— START RECORDS PROVIDED —

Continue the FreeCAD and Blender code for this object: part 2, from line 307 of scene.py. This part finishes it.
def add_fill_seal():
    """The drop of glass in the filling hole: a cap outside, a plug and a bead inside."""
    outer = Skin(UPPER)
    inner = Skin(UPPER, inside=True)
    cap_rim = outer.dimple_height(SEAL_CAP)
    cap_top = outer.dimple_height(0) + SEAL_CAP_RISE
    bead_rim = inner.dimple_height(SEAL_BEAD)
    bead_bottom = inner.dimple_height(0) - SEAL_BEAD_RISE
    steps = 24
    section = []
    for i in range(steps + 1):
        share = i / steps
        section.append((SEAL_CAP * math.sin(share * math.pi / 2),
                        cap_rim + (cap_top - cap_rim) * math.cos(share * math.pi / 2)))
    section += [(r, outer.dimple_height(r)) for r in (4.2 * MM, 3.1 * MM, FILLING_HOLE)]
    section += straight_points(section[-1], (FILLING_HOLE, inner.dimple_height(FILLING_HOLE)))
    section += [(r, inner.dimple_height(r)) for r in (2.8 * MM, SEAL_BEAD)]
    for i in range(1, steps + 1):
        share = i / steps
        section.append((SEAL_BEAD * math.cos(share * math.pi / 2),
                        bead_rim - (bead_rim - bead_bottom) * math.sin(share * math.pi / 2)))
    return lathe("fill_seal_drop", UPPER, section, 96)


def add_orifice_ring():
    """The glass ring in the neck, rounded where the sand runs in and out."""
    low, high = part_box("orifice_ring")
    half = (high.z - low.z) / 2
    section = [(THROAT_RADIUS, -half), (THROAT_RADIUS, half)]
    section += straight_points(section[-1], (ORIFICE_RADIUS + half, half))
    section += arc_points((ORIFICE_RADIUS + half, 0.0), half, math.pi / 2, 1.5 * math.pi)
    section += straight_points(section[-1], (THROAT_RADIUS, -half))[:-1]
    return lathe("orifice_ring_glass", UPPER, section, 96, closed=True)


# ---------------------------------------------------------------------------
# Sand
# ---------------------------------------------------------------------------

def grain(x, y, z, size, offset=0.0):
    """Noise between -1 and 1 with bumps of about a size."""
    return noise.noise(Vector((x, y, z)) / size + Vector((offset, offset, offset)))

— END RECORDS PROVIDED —
— START RECORDS PROVIDED —

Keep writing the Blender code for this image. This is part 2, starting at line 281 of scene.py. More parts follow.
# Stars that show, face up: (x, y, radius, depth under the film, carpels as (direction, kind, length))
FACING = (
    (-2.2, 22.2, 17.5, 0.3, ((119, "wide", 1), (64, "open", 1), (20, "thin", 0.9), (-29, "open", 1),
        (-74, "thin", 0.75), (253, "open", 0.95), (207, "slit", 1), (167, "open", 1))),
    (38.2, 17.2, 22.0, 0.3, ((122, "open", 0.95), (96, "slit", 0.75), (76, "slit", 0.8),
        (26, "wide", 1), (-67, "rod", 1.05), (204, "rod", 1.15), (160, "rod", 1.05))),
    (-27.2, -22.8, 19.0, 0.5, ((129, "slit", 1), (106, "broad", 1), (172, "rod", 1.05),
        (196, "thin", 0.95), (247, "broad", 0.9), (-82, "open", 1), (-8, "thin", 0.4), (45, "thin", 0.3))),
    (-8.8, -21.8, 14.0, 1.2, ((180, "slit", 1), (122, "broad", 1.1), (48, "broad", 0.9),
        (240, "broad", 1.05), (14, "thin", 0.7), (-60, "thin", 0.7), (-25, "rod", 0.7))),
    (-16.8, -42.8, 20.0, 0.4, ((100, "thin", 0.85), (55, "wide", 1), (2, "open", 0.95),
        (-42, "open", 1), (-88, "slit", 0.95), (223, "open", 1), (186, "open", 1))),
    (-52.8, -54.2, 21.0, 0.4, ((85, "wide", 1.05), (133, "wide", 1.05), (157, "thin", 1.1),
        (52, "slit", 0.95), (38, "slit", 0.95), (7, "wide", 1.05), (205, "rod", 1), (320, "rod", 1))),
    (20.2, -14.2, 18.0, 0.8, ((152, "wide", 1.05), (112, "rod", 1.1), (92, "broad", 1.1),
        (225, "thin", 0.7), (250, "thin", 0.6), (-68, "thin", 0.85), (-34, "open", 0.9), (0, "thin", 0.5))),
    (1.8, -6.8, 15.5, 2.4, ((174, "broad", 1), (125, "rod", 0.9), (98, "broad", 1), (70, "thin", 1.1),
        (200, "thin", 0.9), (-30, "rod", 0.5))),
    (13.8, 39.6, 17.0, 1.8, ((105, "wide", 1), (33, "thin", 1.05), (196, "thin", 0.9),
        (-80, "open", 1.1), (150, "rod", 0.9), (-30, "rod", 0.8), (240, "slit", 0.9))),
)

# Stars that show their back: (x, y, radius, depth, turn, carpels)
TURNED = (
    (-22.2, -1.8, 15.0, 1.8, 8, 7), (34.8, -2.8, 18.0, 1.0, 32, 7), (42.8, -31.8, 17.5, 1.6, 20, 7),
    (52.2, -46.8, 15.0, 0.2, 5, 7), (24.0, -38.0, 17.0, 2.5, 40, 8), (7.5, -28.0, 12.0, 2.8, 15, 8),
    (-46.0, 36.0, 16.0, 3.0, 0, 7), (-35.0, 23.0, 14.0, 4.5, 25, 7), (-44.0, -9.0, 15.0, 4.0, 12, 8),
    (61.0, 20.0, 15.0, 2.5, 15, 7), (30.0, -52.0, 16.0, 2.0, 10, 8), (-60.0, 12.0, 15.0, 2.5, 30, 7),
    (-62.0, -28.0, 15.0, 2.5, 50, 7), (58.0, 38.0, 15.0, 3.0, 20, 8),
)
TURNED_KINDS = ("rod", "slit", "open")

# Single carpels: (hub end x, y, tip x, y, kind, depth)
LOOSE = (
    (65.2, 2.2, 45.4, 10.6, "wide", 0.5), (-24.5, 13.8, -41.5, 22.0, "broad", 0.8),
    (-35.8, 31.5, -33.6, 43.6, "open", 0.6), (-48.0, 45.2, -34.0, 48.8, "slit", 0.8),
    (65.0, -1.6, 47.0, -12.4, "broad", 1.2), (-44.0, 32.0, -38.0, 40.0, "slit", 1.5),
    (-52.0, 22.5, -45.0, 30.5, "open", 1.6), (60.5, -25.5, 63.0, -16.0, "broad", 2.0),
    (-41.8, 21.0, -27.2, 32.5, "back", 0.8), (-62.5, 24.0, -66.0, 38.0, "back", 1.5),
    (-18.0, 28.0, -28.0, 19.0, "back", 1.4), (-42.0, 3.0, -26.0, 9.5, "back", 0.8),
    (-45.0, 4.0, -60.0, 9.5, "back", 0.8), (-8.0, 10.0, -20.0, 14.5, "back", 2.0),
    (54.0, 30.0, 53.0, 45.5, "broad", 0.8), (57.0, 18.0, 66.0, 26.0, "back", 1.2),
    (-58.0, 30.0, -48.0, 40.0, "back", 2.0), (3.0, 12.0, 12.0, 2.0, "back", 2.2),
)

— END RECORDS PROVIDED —

● **GIVEN PROBLEM**: Gather and copy every line of the data in which the string "this" is found.

● **PROBLEM SOLUTION**:
Continue the FreeCAD and Blender code for this object: part 2, from line 307 of scene.py. This part finishes it.
Keep writing the Blender code for this image. This is part 2, starting at line 281 of scene.py. More parts follow.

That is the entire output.